Perseverance. Endurance. Staying power. All things that require us to keep moving. Keep doing….But our bodies and our hearts are breakable and weak. The heaviness of this life threatens to cause us to fold under the pressure. James describes it like this, “For you know that when your faith is tested, your endurance has a chance to grow. So let it grow, for when your endurance is fully developed, you will be perfect and complete, needing nothing.” (James 1:3-4)
The concrete buckets were heavy as we would hoist them up above our heads to another worker who was standing on a ladder close by. That worker would pour the full bucket into the hollow blocks. One after the next, after the next. The only breaks that would come were when the wheelbarrow of concrete needed to be refilled. We used those moments to rest in the shade, drink water and fellowship with one another. By the end of the day, our clothes, gloves and shoes were covered in mud, our hands were calloused and our backs were tired. But somehow, our hearts were full.
The Christian life and the building of our eternal home is hard work and messy. At times it can even be overwhelming and filled with suffering. In Galatians 2:20 Paul says, “I have been crucified with Christ and I no longer live, but Christ lives in me. The life I now live in the body, I live by faith in the Son of God, who loved me and gave himself for me.”
But we are called to join not only in Christ’s suffering, but also in His resurrection. I realized on this trip that no matter how caked on the concrete was at the end of each day, even the trickle of cold shower water would easily remove it. In the same way, the Living Water of Christ cleanses us of the dirt and grime of this world. Each day, His mercies come fresh each morning so that we are able to prepare again to build the Kingdom. One block, one bucket, one family, one child at a time.
Just like we worked as a team to raise up the walls of the four homes, so we must walk the Christian life, hand in hand with other believers. Fellow workers. Sometimes we are the one managing the process, sometimes shoveling the gravel, pushing the wheelbarrow, other times pouring the concrete. We all play a part. If one of us stops moving, if we decide the work is too hard or too sad, if we don’t persevere under the pressure, the whole process is at stake. Even when life gets heavy and we would rather just give up and give in, that’s when we are called to fight for our faith. When it’s not easy and God doesn’t feel close and burdens are heavy like concrete buckets on our shoulders. We must keep building.
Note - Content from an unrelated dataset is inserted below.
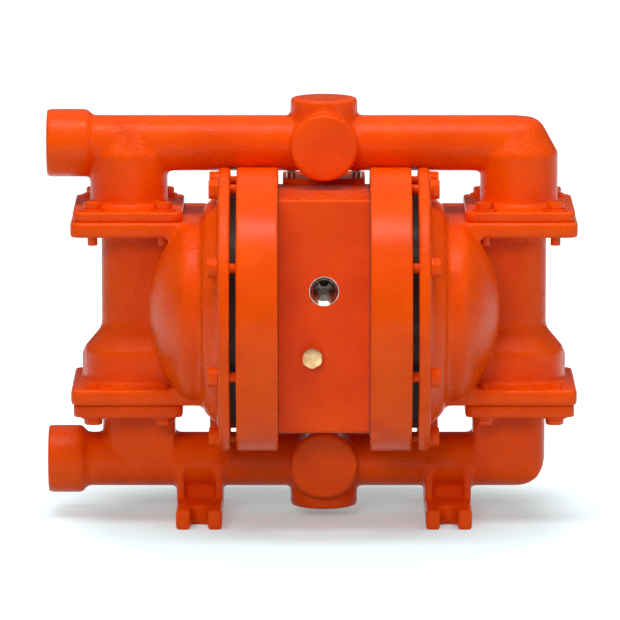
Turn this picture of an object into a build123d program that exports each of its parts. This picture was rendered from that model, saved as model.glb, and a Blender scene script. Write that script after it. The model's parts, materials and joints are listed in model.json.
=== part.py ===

Building these homes was a heavenly picture of the building of our eternal home, the Kingdom of God. The realization that there were four families waiting to move into the homes made me push that much harder to complete them. It gave me a sense of urgency. Much more than that, there are millions of lost souls around the world who are just waiting to hear the Good News of the Gospel and of an eternal home where “He will wipe away every tear from their eyes. There will be no more death or mourning or crying or pain, for the old order of things has passed away.” Revelation 21:4
So today, I will keep on lifting, keep on pushing and keep on loving with abandon. All in anticipation of joining all of those whom I love in an eternal home called Heaven. Where we will be able to eternally rest our once weary hearts in the love of the Savior of the world. The master builder.